Count every line in the data below where "update" occurs, then state that number and nothing more.

→ **Collected material**
::::::

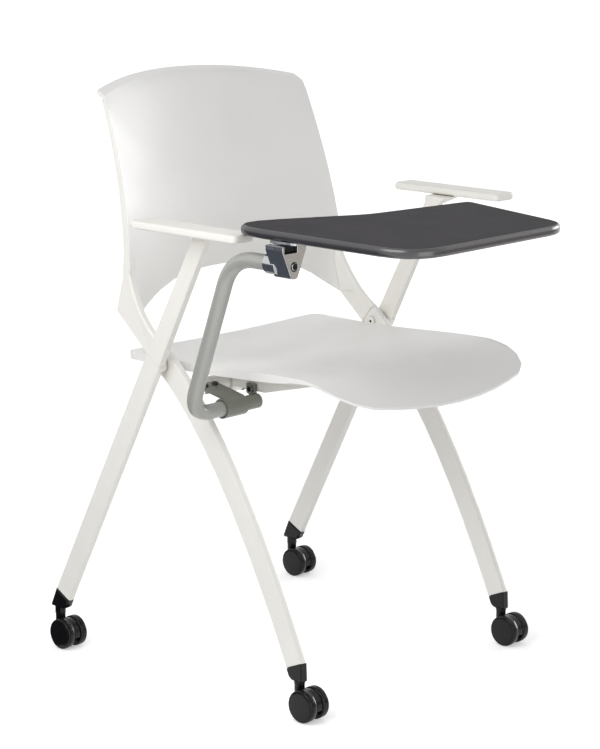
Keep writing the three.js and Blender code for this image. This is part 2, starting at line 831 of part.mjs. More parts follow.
// Armrests
function padGeometry(side) {
  const [inner, outer] = [side * padInner, side * (padInner + pad.width)];
  const outline = cornered([
    [inner, pad.front, pad.corner],
    [outer, pad.front, pad.corner],
    [outer, pad.back, pad.corner],
    [inner, pad.back, pad.corner],
  ]);
  const block = rounded(outline, pad.thickness, pad.round, facets.padCurve, facets.edge);
  return block.translate(0, 0, padTop - pad.thickness / 2);
}

// Writing tablet arm
function armPath() {
  const foot = new THREE.Vector3(stepX - gap, arm.pivotY, armPivotZ);
  const low = new THREE.Vector3(armX, arm.pivotY, armPivotZ);
  const high = new THREE.Vector3(armX, arm.runY, runZ);
  const end = new THREE.Vector3(armX, arm.runEnd, runZ);
  const path = new THREE.CurvePath();
  const toward = (from, to, length) => new THREE.Vector3().subVectors(to, from).setLength(length).add(from);
  const corners = [foot, low, high, end];
  let at = foot;
  for (const i of [1, 2]) {
    const start = toward(corners[i], corners[i - 1], arm.bend);
    const stop = toward(corners[i], corners[i + 1], arm.bend);
    path.add(new THREE.LineCurve3(at, start));
    path.add(new THREE.QuadraticBezierCurve3(start, corners[i], stop));
    at = stop;
  }
  path.add(new THREE.LineCurve3(at, end));
  return path;
}

function armTubeGeometry() {
  const section = circle(0, 0, arm.radius);
  section.holes.push(new THREE.Path().absarc(0, 0, arm.radius - arm.wall, 0, 2 * Math.PI, true));
  return new THREE.ExtrudeGeometry(section, {
    steps: facets.tubeRun,
    curveSegments: facets.tubeRing,
    extrudePath: armPath(),
  });
}

function sleeveGeometry() {
  const bore = arm.radius + gap;
  const profile = [
    [0, stepX],
    [bore, stepX],
    [bore, fromLeg(holder.mouth)],
    [holder.outer, fromLeg(holder.mouth)],
    [holder.outer, stepX],
    [holder.smallOuter, stepX + holder.outer - holder.smallOuter],
    [holder.smallOuter, fromLeg(holder.end) - holder.chamfer],
    [holder.smallOuter - holder.chamfer, fromLeg(holder.end)],
    [0, fromLeg(holder.end)],
  ];
  const points = profile.map(([r, x]) => new THREE.Vector2(r, x));
  const tube = new THREE.LatheGeometry(points, facets.rod).rotateZ(-Math.PI / 2);
  return tube.translate(0, arm.pivotY, armPivotZ);
}

// The holder's plate leaves the sleeve as a tangent and ends in front of the seat's pivot tube.
const plateRun = new THREE.Vector2(holder.plateEndY - arm.pivotY, plateEndZ - armPivotZ);
const plateTilt = plateRun.angle() - Math.asin(holder.outer / plateRun.length());
const plateTop = (y) => plateEndZ + (y - holder.plateEndY) * Math.tan(plateTilt);

function plateSlab(fromY, toY, drop, thickness) {
  // A slab of the plate's width, parallel to its top face and a given depth below it.
  const outline = polygon([
    [fromY, plateTop(fromY) - drop - thickness],
    [toY, plateTop(toY) - drop - thickness],
    [toY, plateTop(toY) - drop],
    [fromY, plateTop(fromY) - drop],
  ]);
  const slab = straight(outline, fromLeg(holder.plateTo) - fromLeg(holder.plateFrom)).applyMatrix4(sideOn);
  return slab.translate((fromLeg(holder.plateTo) + fromLeg(holder.plateFrom)) / 2, 0, 0);
}

function throughPlate(x, radius, low, high, segments) {
  const rod = standing(radius, low, high, segments).rotateX(plateTilt);
  return rod.translate(fromLeg(x), holder.screwY, plateTop(holder.screwY));
}

function holderGeometry() {
  const touchY = arm.pivotY - holder.outer * Math.sin(plateTilt);
  const plate = plateSlab(touchY, holder.plateEndY, 0, holder.plate);
  const outline = polygon([
    [holder.lugY - holder.lugHalf, armPivotZ],
    [holder.lugY + holder.lugHalf, armPivotZ + holder.lugHalf],
    [holder.lugY + holder.lugHalf, lugTop],
    [holder.lugY - holder.lugHalf, lugTop],
  ]);
  const ear = straight(outline, holder.lugWidth).applyMatrix4(sideOn).translate(lugX, 0, 0);
  const screwBore = holder.screwRadius + gap;
  const holes = holder.screws.map((x) => throughPlate(x, screwBore, -overrun, overrun, facets.pin));
  return cut(join(sleeveGeometry(), plate, ear), ...holes, lugHole());
}

const lugX = -(supportAt + support.width / 2) - gap - holder.lugWidth / 2;

function lugHole() {
  const length = holder.lugWidth + 2 * holder.lugScrewDepth;
  return across(holder.screwRadius + gap, length, facets.pin).translate(lugX, holder.lugY, lugScrewZ);
}

function holderScrewGeometry(x) {
  const seat = gap + holder.head;
  return join(
    throughPlate(x, holder.screwRadius, -holder.plate - holder.tab, 2 * gap, facets.pin),
    throughPlate(x, holder.headRadius, gap, seat, facets.head),
  );
}

function lugScrewGeometry() {
  const face = lugX - holder.lugWidth / 2;
  const length = holder.lugWidth + holder.lugScrewDepth;
  const shank = across(holder.screwRadius, length, facets.pin).translate(face + length / 2 - 2 * gap, 0, 0);
  const head = across(holder.headRadius, holder.head, facets.head).translate(face - gap - holder.head / 2, 0, 0);
  return join(shank, head).translate(0, holder.lugY, lugScrewZ);
}

// Tablet and its hinge
function bracketGeometry() {
  const top = bracketTop - runZ;
  const outline = cornered([
    [-bracket.topHalf, top],
    [-bracket.topHalf, top - bracket.shoulder, bracket.shoulder],
    [-bracket.keelHalf, -bracket.keel, bracket.keelRound],
    [bracket.keelHalf, -bracket.keel, bracket.keelRound],
    [bracket.topHalf, top - bracket.shoulder, bracket.shoulder],
    [bracket.topHalf, top],
  ]);
  const body = straight(outline, bracket.flangeBack - bracket.front, facets.padCurve)
    .rotateX(Math.PI / 2)
    .translate(0, (bracket.flangeBack + bracket.front) / 2, 0);
  const tubeEnd = bracket.back - bracket.tubeDepth;
  const recessEnd = bracket.front + bracket.recess;
  const socket = endwise(bracket.radius, tubeEnd, bracket.back, facets.rod);
  const tubeBore = endwise(arm.radius + gap, tubeEnd, bracket.back + overrun, facets.rod);
  const screwBore = endwise(bracket.bore, bracket.front - overrun, tubeEnd + overrun, facets.pin);
  const recess = endwise(bracket.recessRadius, bracket.front - overrun, recessEnd, facets.head);
  const notchDepth = stopBlock.setBack + stopBlock.depth + gap;
  const notch = new THREE.BoxGeometry(
    2 * (stopBlock.half + gap),
    notchDepth + overrun,
    stopBlock.height + gap + overrun,
  ).translate(
    stopBlock.at,
    bracket.front + (notchDepth - overrun) / 2,
    top + (overrun - stopBlock.height - gap) / 2,
  );
  return cut(join(body, socket), tubeBore, screwBore, recess, notch).translate(armX, 0, runZ);
}

function stopBlockGeometry() {
  return new THREE.BoxGeometry(2 * stopBlock.half, stopBlock.depth, stopBlock.height - gap).translate(
    armX + stopBlock.at,
    bracket.front + stopBlock.setBack + stopBlock.depth / 2,
    bracketTop - stopBlock.height / 2,
  );
}

function pivotScrewGeometry() {
  const seatY = bracket.front + bracket.recess - gap;
  const tip = bracket.back - bracket.tubeDepth / 2;
  return join(
    endwise(bracket.screwRadius, seatY - gap, tip, facets.pin),
    endwise(bracket.headRadius, seatY - bracket.head, seatY, facets.head),
  ).translate(armX, 0, runZ);
}

function endPlugGeometry() {
  const radius = arm.radius - arm.wall - gap;
  const [front, rear] = [arm.runEnd, arm.runEnd + bracket.tubeDepth];
  const hole = endwise(bracket.bore, front - overrun, rear + overrun, facets.pin);
  return cut(endwise(radius, front, rear, facets.head), hole).translate(armX, 0, runZ);
}

function tabletOutline(inset) {
  const { nearRear, waist, farRear, farFront, nearFront } = tablet.corners;
  const points = [
    { x: tabletOuter, ...nearRear },
    waist,
    farRear,
    farFront,
    { x: tabletOuter, ...nearFront },
  ];
  const centre = { x: (tabletOuter + farRear.x) / 2, y: (farRear.y + farFront.y) / 2 };
  const span = (farRear.x - tabletOuter) / 2;
  const share = (span - inset) / span;
  return cornered(
    points.map(({ x, y, round }) => [
      centre.x + (x - centre.x) * share,
      centre.y + (y - centre.y) * share,
      round * share,
    ]),
  );
}

function tabletGeometry() {
  const body = rounded(tabletOutline(0), tablet.thickness, tablet.round, facets.tabletCurve, facets.tabletEdge);
  const depth = tablet.thickness - tablet.skin;
  const pocket = straight(tabletOutline(tablet.wall + tablet.round / 2), depth + overrun, facets.coverCurve);
  const hollow = pocket.translate(0, 0, -tablet.thickness / 2 + (depth - overrun) / 2);
  return cut(body, hollow).translate(0, 0, tabletBottom + tablet.thickness / 2);
}

function tabletCoverGeometry() {
  const edge = tabletOutline(tablet.wall + tablet.round / 2 + gap);
  const sheet = straight(edge, tablet.cover, facets.coverCurve);
  return sheet.translate(0, 0, tabletBottom + tablet.cover / 2);
}

function mountPlateGeometry() {
  const outline = cornered([
    [fromLeg(mountPlate.outer), mountPlate.front, mountPlate.corner],
    [fromLeg(mountPlate.inner), mountPlate.front, mountPlate.corner],
    [fromLeg(mountPlate.inner), mountPlate.back, mountPlate.corner],
    [fromLeg(mountPlate.outer), mountPlate.back, mountPlate.corner],
  ]);
  const thickness = tabletBottom - bracketTop - 2 * gap;
  return straight(outline, thickness, facets.padCurve).translate(0, 0, (tabletBottom + bracketTop) / 2);
}

const boltEnd = rearHalfAt(hingeZ) + leg.thickness / 2 - leg.wall - 2 * gap;

function frameBoltGeometry(side) {
  // Clamps front leg, spacer and rear leg together, with its head inside and its end hidden in the rear leg.
  const inside = frontHalf - leg.thickness / 2 - gap;
  const shank = across(bolt.radius, boltEnd - inside + gap, facets.head);
  const head = across(bolt.headRadius, bolt.head, facets.head).translate(side * (inside - bolt.head / 2), 0, 0);
  const bolted = join(shank.translate(side * ((inside + boltEnd) / 2), 0, 0), head);
  return bolted.translate(0, rearLeg.hingeY, hingeZ);
}

function boltHole(side) {
  const from = frontHalf - leg.thickness;
  const to = boltEnd + gap;
  const hole = across(bolt.radius + gap, to - from, facets.head);
  return hole.translate(side * ((from + to) / 2), rearLeg.hingeY, hingeZ);
}

// Assembly
const chair = new THREE.Group();

for (const [label, side] of Object.entries(sides)) {
  chair.add(addCaster(`rear_${label}`, side, rearHalf, stance.halfBase));
  chair.add(addCaster(`front_${label}`, side, frontHalf, -stance.halfBase));

  const [rearX, frontX] = [side * rearHalf, side * frontHalf];
  const rearFit = { ...rearPlug, foot: rearLine(rearPlug.legEnd), up: rearDrop, x: rearX, y: stance.halfBase };
  const rearFoot = plugGeometry(rearFit, (body) => leanIn(body, side));
  chair.add(piece(`rear_${label}_foot_plug`, rearFoot, blackNylon));
  const [start, up] = [frontCurve.getPoint(frontStartShare), frontCurve.getTangent(frontStartShare)];
  const frontFit = { ...frontPlug, foot: start, up, x: frontX, y: -stance.halfBase };
  const frontFoot = plugGeometry(frontFit, (body) => body.translate(frontX, 0, 0));
  chair.add(piece(`front_${label}_foot_plug`, frontFoot, blackNylon));

  chair.add(piece(`rear_leg_${label}`, cut(rearLegGeometry(side), boltHole(side)), whiteSteel));
  chair.add(piece(`front_leg_${label}`, cut(frontLegGeometry(side), boltHole(side)), whiteSteel));
  chair.add(piece(`arm_upright_${label}`, uprightGeometry(side), whiteMoulding));
  chair.add(piece(`arm_pad_${label}`, padGeometry(side), whiteMoulding));
  chair.add(piece(`back_frame_${label}`, cut(backFrameGeometry(side), boltHole(side)), whiteMoulding));

  const washer = spacerGeometry(side).translate(0, rearLeg.hingeY, hingeZ);
  chair.add(piece(`leg_spacer_${label}`, cut(washer, boltHole(side)), whiteSteel));
  chair.add(piece(`leg_bolt_${label}`, frameBoltGeometry(side), whiteSteel));

  chair.add(piece(`seat_hinge_${label}`, hingeGeometry(side), blackNylon));
  chair.add(piece(`seat_support_${label}`, supportGeometry(side), whiteSteel));
  chair.add(piece(`seat_bumper_${label}`, bumperGeometry(side), blackRubber));
}

chair.add(piece("seat_pivot_tube", crossTubeGeometry(), whiteSteel));
chair.add(piece("back_shell", shellGeometry(), whiteMoulding));
chair.add(piece("seat_shell", seatGeometry(), whiteMoulding));

chair.add(piece("tablet_arm_tube", armTubeGeometry(), greySteel));
chair.add(piece("tablet_arm_holder", holderGeometry(), greyPaint));
for (const [i, x] of holder.screws.entries())
  chair.add(piece(`tablet_holder_screw_${i + 1}`, holderScrewGeometry(x), blackSteel));
chair.add(piece("tablet_lug_screw", lugScrewGeometry(), plainSteel));
chair.add(piece("tablet_arm_end_plug", endPlugGeometry(), plainSteel));
chair.add(piece("tablet_pivot_screw", pivotScrewGeometry(), plainSteel));
chair.add(piece("tablet_bracket", bracketGeometry(), castAlloy));
chair.add(piece("tablet_stop_block", stopBlockGeometry(), blackRubber));
chair.add(piece("tablet_mount_plate", mountPlateGeometry(), plainSteel));
chair.add(piece("tablet_top", tabletGeometry(), darkMoulding));
chair.add(piece("tablet_underside", tabletCoverGeometry(), darkMoulding));

// The origin lies under the middle of the whole chair.
const whole = new THREE.Box3().setFromObject(chair);
chair.position.y = -(whole.min.y + whole.max.y) / 2;

export default chair;
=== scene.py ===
import json
from math import cos, pi, radians, sin

import bmesh
import bpy
from mathutils import Matrix, Vector


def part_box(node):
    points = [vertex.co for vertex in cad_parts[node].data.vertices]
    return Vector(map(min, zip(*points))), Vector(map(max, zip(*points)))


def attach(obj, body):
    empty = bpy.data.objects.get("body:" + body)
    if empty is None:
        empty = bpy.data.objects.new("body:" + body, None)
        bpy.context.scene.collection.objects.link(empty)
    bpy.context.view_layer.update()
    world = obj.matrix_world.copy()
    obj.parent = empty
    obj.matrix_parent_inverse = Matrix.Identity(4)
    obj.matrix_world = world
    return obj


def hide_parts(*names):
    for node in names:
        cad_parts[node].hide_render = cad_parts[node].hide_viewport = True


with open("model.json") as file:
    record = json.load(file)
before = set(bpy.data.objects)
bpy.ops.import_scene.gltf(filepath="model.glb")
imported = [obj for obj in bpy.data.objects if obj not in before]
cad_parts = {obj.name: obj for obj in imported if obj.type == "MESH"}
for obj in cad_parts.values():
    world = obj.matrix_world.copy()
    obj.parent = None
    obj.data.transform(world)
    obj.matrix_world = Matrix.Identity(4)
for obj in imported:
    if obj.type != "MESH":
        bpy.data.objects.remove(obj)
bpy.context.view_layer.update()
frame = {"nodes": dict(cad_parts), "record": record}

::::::

→ **Result**
2